In your bank example, deposits are $10,000 loans are $100,000 and reserves are $10,000.
Let me know how you managed to make $10,000 - $100,000 = $10,000.
Do you work for the government? LOL!
I'd do it myself, but clearly my teaching skills aren't up to the challenge.
Your thinking skills need some help too. LOL!
I know your sources are good but isn’t there one step missing? For instance, Bank A loans out $80. But bank A does that by crediting the customer’s checking account with bank A. NOW bank A has deposits of $180 and a reserve requirement of $36 and $144 dollars for another loan. Voila! Money out of thin air.
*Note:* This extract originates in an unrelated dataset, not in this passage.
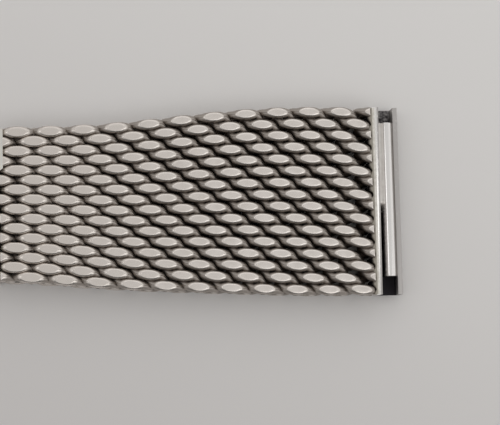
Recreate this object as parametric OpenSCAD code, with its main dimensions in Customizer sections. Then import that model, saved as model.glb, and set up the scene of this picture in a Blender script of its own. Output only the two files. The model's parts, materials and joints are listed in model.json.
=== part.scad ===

Since the chart with the 10% reserves yielded over $900 of created money (Which was what we were talking about in the first place, a bank creating money, something you have steadfastly refused to acknowledge) you ignored that part.
Now you are sighting a table that shows $357.05 of something called "commercial bank money created" to prove that commercial banks don't create money.
To be fair, my understanding of the underlying mechanism banks use to create money was overly simplistic and a bit flawed. They add a few more steps of shuffling the money back and forth between each other using customers as proxies to pump it up.
I didn't quite have the mechanism right, but I did have the results nailed. A hundred bucks of 'new' money is multiplied by banks into approximately a thousand bucks of useful money.
Do I work for the government? Only as a taxpayer.